30 de novembro de 2015

A metáfora de Sócrates

Em tempos de repressão, pouquíssimos são os sentimentos que assumem a sua primariedade. A tristeza, para dar o exemplo, não "apenas vem" ou "sai", como deseja o poeta otimista, mas ela precisa efetivamente ser movida para fora, incentivada, aceita, fomentada, cultivada. Os sentimentos são produzidos, mesmo aqueles que já nos habitam: senti-los envolve um processo. O chefe do jornal dos nossos sentimentos em cada um tem diferentes sensibilidades editoriais e de diferentes sentimentos permite a vazão, a expressão — não raro seguindo uma agenda, política como tudo o mais, igualzinho aos jornalecos que se vê por aí.

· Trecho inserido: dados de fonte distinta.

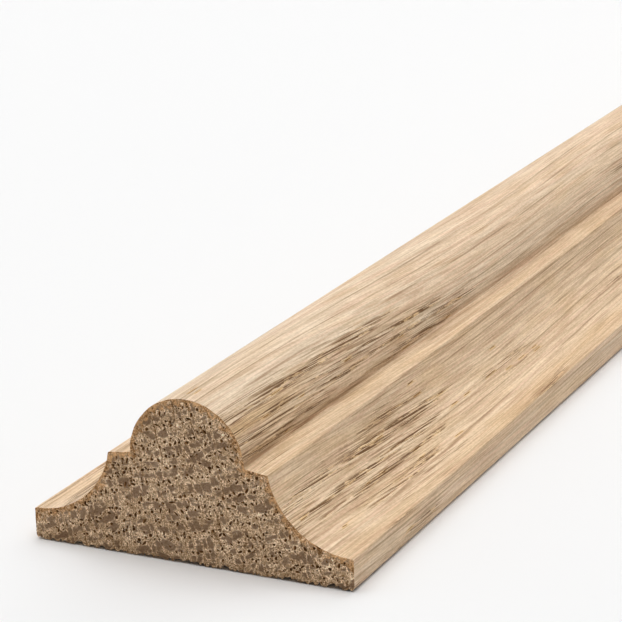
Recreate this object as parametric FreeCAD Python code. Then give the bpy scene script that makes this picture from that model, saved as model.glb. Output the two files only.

Há muito trabalho a fazer se quisermos ser como cientistas ou até mesmo como artistas — nesse ramo de editoria subjetiva. Nossos amigos precisam de nós e de nossas mãos para recebê-los: eles não nos preexistem, afinal: nós que os criamos! A maior caridade é receber a tristeza do outro, agraciá-la com nossa atenção e corajosamente dar-lhe o espaço que ela merece: e não aquele que nossos editores acham que ela merece. Editores são bichos-papões em todo lugar. Resistamos. Os homens, para nascer, precisam ser paridos. Também assim é a liberdade de sentir. Somos deuses, com o poder de criar, nos outros e em nós mesmos, mundos que o mundo nunca viu antes.